◆ INSTRUCTIONS FOR THE TASK
Repeat only the lines from the line containing "NODES, FLOWERS = build()" through the line containing "obj.parent = empty", both included, exactly as they stand.

◆ DATASET SECTION
········
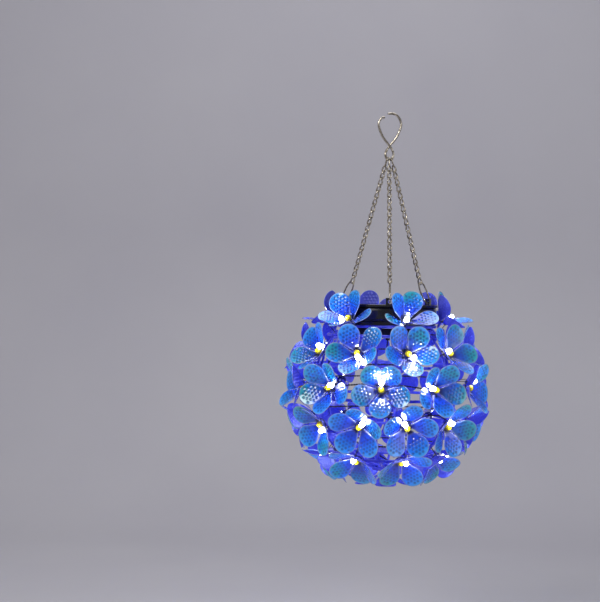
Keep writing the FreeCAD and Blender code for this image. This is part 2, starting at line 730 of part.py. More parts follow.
def end_links():
    links = []
    for az in (0, 120, 240):
        top, bottom = end_link_ends(az)
        links.append(link_in_place(LINK_WIRE, END_LINK_W, top, bottom, V(1, 0, 0)))
    return links


def hook():
    """One wire in a figure 8, its mouth at the loop's upper left."""
    shoulder = CROSSING - EYE_HALF * (LOOP_WIDEST - CROSSING) / LOOP_HALF
    points = [
        V(-MOUTH_END, 0, LOOP_TOP - MOUTH_DROP),
        V(-LOOP_HALF, 0, LOOP_TOP - SHOULDER_DROP),
        V(-LOOP_HALF, 0, LOOP_WIDEST),
        V(0, -CROSS_STEP, CROSSING),
        V(EYE_HALF, 0, shoulder),
        V(EYE_HALF, 0, EYE_BOTTOM),
        V(-EYE_HALF, 0, EYE_BOTTOM),
        V(-EYE_HALF, 0, shoulder),
        V(0, CROSS_STEP, CROSSING),
        V(LOOP_HALF, 0, LOOP_WIDEST),
        V(LOOP_HALF, 0, LOOP_TOP - SHOULDER_DROP),
        V(SEAT_HALF, 0, LOOP_TOP),
        V(-TIP_PAST, 0, LOOP_TOP),
    ]
    return tube(points, HOOK_WIRE)


# ---- the whole lantern -------------------------------------------------------------------
def build():
    flowers = all_flowers()
    set_tilts(flowers)
    petal = flat_petal()
    nodes = {
        "hook": [hook()],
        "end_links": end_links(),
        "chain_front": chain(0),
        "chain_right": chain(120),
        "chain_left": chain(240),
        "hangers": [hanger(az) for az in (0, 120, 240)],
        "solar_housing": [solar_housing()],
        "solar_cell": [solar_cell()],
        "battery_box": [battery_box()],
        "battery": [battery()],
        "battery_door": [battery_door()],
        "screws": screws(),
        "circuit_board": [circuit_board()],
        "power_switch": [power_switch()],
        "collar_ring": [Part.makeTorus(COLLAR_R, RING_WIRE / 2, V(0, 0, COLLAR_Z))],
        "frame_rings": frame_rings(),
        "frame_ribs": [rib(RIB_TURN + i * 360 / RIB_COUNT) for i in range(RIB_COUNT)],
        "flower_stems": [stem(flower) for flower in flowers],
        "pistils": [pistil(flower) for flower in flowers],
        "led_lamps": [led_lamp(flower) for flower in flowers],
        "led_string": string_pieces(flowers),
        "led_lead": [led_lead(flowers)],
        "flowers_bottom": [],
    }
    for flower in flowers:
        solid = flower_solid(flower, petal)
        if flower.row in ("bottom", "pole"):
            nodes["flowers_bottom"].append(solid)
        else:
            nodes[flower.name] = [solid]
    return nodes, flowers


def write(nodes):
    os.makedirs("parts", exist_ok=True)
    for name, solids in nodes.items():
        shape = Part.makeCompound(solids) if len(solids) > 1 else solids[0]
        shape = shape.copy()
        shape.translate(V(0, 0, -BALL_DROP))
        shape.exportStep("parts/%s.step" % name)


NODES, FLOWERS = build()
write(NODES)
TILTS = [tilt for flower in FLOWERS for tilt in flower.tilts]
print(len(NODES), "nodes,", len(FLOWERS), "flowers, petal tilts", min(TILTS), "to", max(TILTS))
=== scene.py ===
# %% [markdown]
# # A hanging ball of enamelled flowers
#
# The object is a small solar lamp. A wire ball carries about four dozen stamped
# steel flowers, each with a yellow bead and a white lamp at its middle. A black
# solar unit sits in the top, and three chains run up to a figure-8 hook.
#
# The engineering model gives the places and the moving bodies, so it is loaded
# first and never changed. Everything made below rides on one of its bodies.

# %% Load the frame
import math
import random

import bpy
import numpy as np
from mathutils import Matrix, Vector
from mathutils.geometry import delaunay_2d_cdt


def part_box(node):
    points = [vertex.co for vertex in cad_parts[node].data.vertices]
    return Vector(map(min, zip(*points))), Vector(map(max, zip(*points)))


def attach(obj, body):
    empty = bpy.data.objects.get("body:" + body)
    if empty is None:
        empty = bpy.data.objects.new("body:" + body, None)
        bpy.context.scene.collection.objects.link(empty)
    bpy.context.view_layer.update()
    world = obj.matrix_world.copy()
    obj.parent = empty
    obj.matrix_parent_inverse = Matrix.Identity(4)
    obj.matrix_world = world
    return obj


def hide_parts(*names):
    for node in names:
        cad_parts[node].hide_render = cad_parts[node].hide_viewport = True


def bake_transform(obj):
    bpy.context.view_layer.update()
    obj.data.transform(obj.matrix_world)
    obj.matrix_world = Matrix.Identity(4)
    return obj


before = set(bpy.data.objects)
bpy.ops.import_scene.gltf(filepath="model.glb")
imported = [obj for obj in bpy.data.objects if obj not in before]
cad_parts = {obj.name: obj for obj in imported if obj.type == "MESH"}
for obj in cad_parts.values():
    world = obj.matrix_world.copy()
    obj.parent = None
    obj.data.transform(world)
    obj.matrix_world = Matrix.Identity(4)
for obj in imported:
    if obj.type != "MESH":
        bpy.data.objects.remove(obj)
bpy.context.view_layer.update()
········
◆ RESULT OF THE TASK
NODES, FLOWERS = build()
write(NODES)
TILTS = [tilt for flower in FLOWERS for tilt in flower.tilts]
print(len(NODES), "nodes,", len(FLOWERS), "flowers, petal tilts", min(TILTS), "to", max(TILTS))
=== scene.py ===
# %% [markdown]
# # A hanging ball of enamelled flowers
#
# The object is a small solar lamp. A wire ball carries about four dozen stamped
# steel flowers, each with a yellow bead and a white lamp at its middle. A black
# solar unit sits in the top, and three chains run up to a figure-8 hook.
#
# The engineering model gives the places and the moving bodies, so it is loaded
# first and never changed. Everything made below rides on one of its bodies.

# %% Load the frame
import math
import random

import bpy
import numpy as np
from mathutils import Matrix, Vector
from mathutils.geometry import delaunay_2d_cdt


def part_box(node):
    points = [vertex.co for vertex in cad_parts[node].data.vertices]
    return Vector(map(min, zip(*points))), Vector(map(max, zip(*points)))


def attach(obj, body):
    empty = bpy.data.objects.get("body:" + body)
    if empty is None:
        empty = bpy.data.objects.new("body:" + body, None)
        bpy.context.scene.collection.objects.link(empty)
    bpy.context.view_layer.update()
    world = obj.matrix_world.copy()
    obj.parent = empty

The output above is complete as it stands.